Un autre moment fort du festival eut lieu lors de la représentation de Reading Hunger, une pièce de théâtre documentaire du Folk Memory Project. Depuis 2010, un groupe de réalisateurs et artistes, dont le pionnier du documentaire indépendant chinois Wu Wenguang, ont mis au point un programme pluridisciplinaire qui s’attaque avec courage à l’une des questions historiques les plus controversées de l’époque maoïste, celle du « Grand Bond en avant ». Il s’agit pour eux de redécouvrir la mémoire d’une des famines les plus meurtrières du XXe siècle, dont les causes politiques restent largement passées sous silence en Chine. Cette famine qui a sévit de 1958 à 1962 et aurait fait entre 20 et 40 millions de morts, est aussi abordée dans les Âmes mortes, le dernier film d’un cinéaste plus connu, Wang Bing.
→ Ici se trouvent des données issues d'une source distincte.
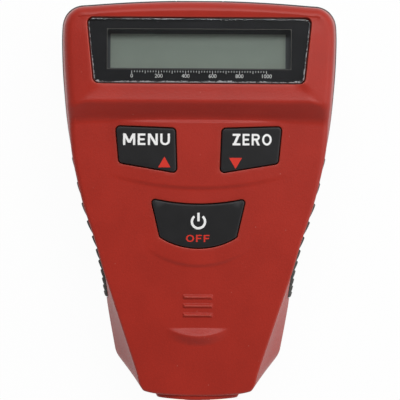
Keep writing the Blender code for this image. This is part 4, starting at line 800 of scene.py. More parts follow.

La démarche collective et au long court des participants au Folk Memory Project consiste à retourner deux fois l’an dans leur village d’origine pour y mener des entretiens avec des survivants de la famine qui n’ont jamais eu l’occasion de raconter leur expérience. Outre leurs films, ces réalisateurs produisent des transcriptions d’entretien, des documents visuels et traduisent également en gestes et performances leurs expériences de terrain comme pour conjurer les témoignages tragiques qu’ils recueillent. La pièce Reading Hunger, représentée à cette édition du TIDF, est issue de ce travail. Dans une salle comble éclairée en fond par un montage d’extraits de documentaires donnant la parole aux survivants, des danseurs d’âges variés et non-professionnels se transformaient en fantômes gesticulants, le corps illuminé par de simples torches posées au sol. Si ce spectacle ne rend pas tout à fait justice à la somme de témoignages recueillis par le Folk Memory Project, il constitue néanmoins une tentative de transmettre et d’exorciser un passé douloureux dans nos sociétés trop facilement aveugles ou amnésiques.